As it happens, this attribution seems correct: support for redistributive policies drops sharply at the top of the income scale. But the question Cohen poses is whether self-interest should be taken as a fixed feature of human nature. After all, if talented, dedicated people were happy to work hard for no more material reward than their lazy, low-IQ neighbours, then Rawls's defence of inequality - not to mention the arguments of those to his political right - would fall away. As Cohen puts it:

Talented people . . . could not claim . . . at the bar of the difference principle, that their high rewards are necessary to enhance the position of the worst-off, since . . . it is they themselves who make those rewards necessary, through their own unwillingness to work for ordinary rewards as hard as they do for exceptionally high ones.

In a world of perfect selflessness, inequalities would be rendered unnecessary. But such a world smacks of Louis-Sebastien Mercier's Memoirs of the Year Two Thousand Five Hundred, a utopia in which taxation is voluntary but everyone gives much more than the suggested amount because, as the narrator's guide explains, "our tribute is not by compulsion, but founded on reason and equity. There is scarce a man amongst us who does not esteem it a point of honour to discharge the most sacred and most legitimate of debts."

We are some way from this view of taxation and inequality. None the less, it is surely true that if people remain selfish - or "incentivised", to use the kinder jargon - then inequality, like the poor, will always be with us. The challenge is not simply to address income inequality, but to address the self-interest that underpins it.

This is not to say that Labour should set out to create a society of Buddhists. It is to say that a legitimate goal of policy is to shape public attitudes: there is no doubt Margaret Thatcher thought so, and to a large extent succeeded.

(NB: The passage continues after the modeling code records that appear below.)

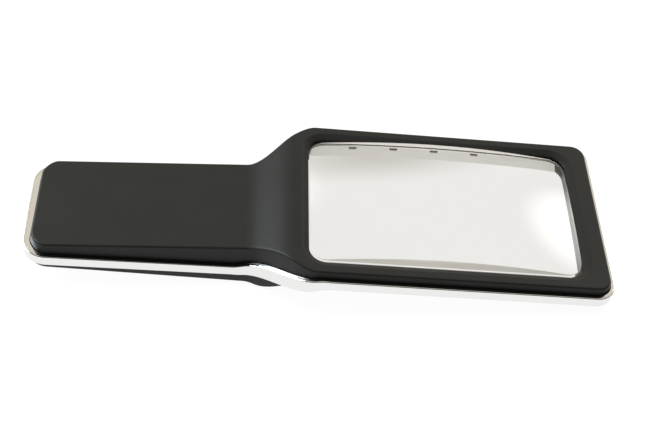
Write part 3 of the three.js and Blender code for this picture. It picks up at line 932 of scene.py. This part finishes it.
def add_glow(world, place, towards, edges, colour):
    """A soft bright patch of the studio round one direction, between two angles in degrees from it."""
    dot = add_node(world, "ShaderNodeVectorMath", operation="DOT_PRODUCT")
    dot.inputs[1].default_value = Vector(towards).normalized()
    spread = add_node(world, "ShaderNodeMapRange", interpolation_type="SMOOTHSTEP")
    spread.inputs["From Min"].default_value = math.cos(math.radians(edges[1]))
    spread.inputs["From Max"].default_value = math.cos(math.radians(edges[0]))
    glow = add_node(world, "ShaderNodeVectorMath", operation="SCALE")
    glow.inputs[0].default_value = colour
    wire_up(world, place.outputs["Generated"], dot.inputs[0])
    wire_up(world, dot.outputs["Value"], spread.inputs["Value"])
    wire_up(world, spread.outputs["Result"], glow.inputs["Scale"])
    return glow.outputs["Vector"]


def make_world():
    """A dark studio with two soft patches of light, and pale where the camera looks past the floor."""
    world = bpy.data.worlds.new("studio")
    bpy.context.scene.world = world
    world.use_nodes = True
    world.node_tree.nodes.clear()
    place = add_node(world, "ShaderNodeTexCoord")
    wall_behind = add_glow(world, place, (0.1, 0.8, 0.6), (30, 65), (0.80, 0.74, 0.64))
    right_lamp = add_glow(world, place, (0.60, 0.60, 0.55), (2, 10), (5, 5, 5))
    both = add_node(world, "ShaderNodeVectorMath", operation="ADD")
    path = add_node(world, "ShaderNodeLightPath")
    mix = add_node(world, "ShaderNodeMix", data_type="RGBA")
    mix.inputs[7].default_value = (0.95, 0.95, 0.95, 1)
    background = add_node(world, "ShaderNodeBackground")
    output = add_node(world, "ShaderNodeOutputWorld")
    wire_up(world, wall_behind, both.inputs[0])
    wire_up(world, right_lamp, both.inputs[1])
    wire_up(world, path.outputs["Is Camera Ray"], mix.inputs["Factor"])
    wire_up(world, both.outputs["Vector"], mix.inputs[6])
    wire_up(world, mix.outputs[2], background.inputs["Color"])
    wire_up(world, background.outputs["Background"], output.inputs["Surface"])


def light_scene():
    """The overhead light isn't reflected in anything bright. The window, on the left, gives the neck
    its cool sheen and isn't seen through the lens."""
    make_world()
    overhead = make_light("overhead", (0.1, 0.1, 1.6), (1.4, 1.2), 30)
    overhead.visible_glossy = False
    overhead.visible_transmission = False
    window = make_light("window", (-0.85, 0.24, 0.47), (0.75, 0.75), 13, (0.86, 0.95, 1.0))
    window.visible_transmission = False
    bpy.context.scene.view_settings.view_transform = "Standard"


make_camera()
make_floor()
light_scene()
paint_nodes()
make_top_shell()
make_chrome_band()
make_bottom_shell()
make_battery_door()
make_switch()
make_screws()
make_lens()
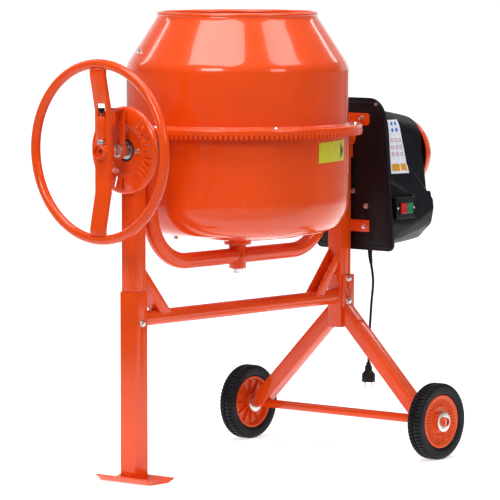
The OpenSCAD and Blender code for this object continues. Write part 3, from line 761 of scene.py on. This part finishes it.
stations = [(459.1, -0.2, 0), (459.1, 0.0, 0), (464.5, 0.0, 0), (466.3, -0.8, 0), (467.2, -2.6, 0), (468.2, -5.4, 0), (470.5, -6.4, 0)]
stations += [(470.5 + (NOSE - 8 - 470.5) * i / 34, -6.4 + 5.4 * smooth(0, 1, i / 34), 1) for i in range(1, 35)]
stations += [(NOSE - 4.5, -2.2, 1), (NOSE - 2.0, -3.8, 1), (NOSE - 0.6, -5.8, 1), (NOSE, -8.6, 1)]
rings = []
for x, o, bul in stations:
    t = share(x)
    base = cover_section(t, o)
    if x > NOSE - 8:
        # only the upper nose is rounded over; the lower part runs on
        keep = cover_section(t, -1.0)
        mixed = []
        for p, q in zip(base, keep):
            w = smooth(SHELF - 8, SHELF + 10, p[1])
            mixed.append((p[0] * w + q[0] * (1 - w), p[1] * w + q[1] * (1 - w)))
        base = mixed
    rings.append([(x, y - (cover_bulge(x, y, z) if bul else 0.0), z) for y, z in base])


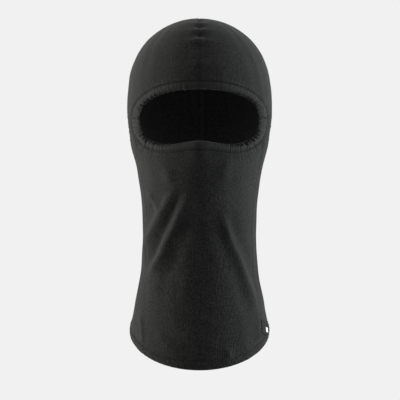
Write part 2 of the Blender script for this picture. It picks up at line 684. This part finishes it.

A true egalitarian will seek not only to reduce, in a Rawlsian fashion, the level of inequality to the minimum consistent with a given level of self-interest, but also to reduce that level of self-interest and the barrier it represents to greater equality.

So no political party interested in equality, whether or not in a strict Rawlsian sense, can content itself with the writing of rules, passage of laws or establishment of social and economic structures. It must also be concerned with persuading society towards more egalitarian views. As Cohen says, having lost his Marxist faith: "I now believe that a change in social ethos, a change in the attitudes people sustain towards each other in the thick of daily life, is necessary for producing equality."

The problem with Labour's stealth socialism is that it has failed to generate any such shift in opinion. If anything, the party of the people governs a country with views that are more Tory than those of the last Tory administration. The true mark of Labour's success will not be in the construction of new pieces of social engineering, but in the creation of a new social ethos.

Of course there are electoral dangers here. If Labour gets too far ahead of public opinion it may lose the election. But if it leaves public opinion where it is, the election may not be worth winning.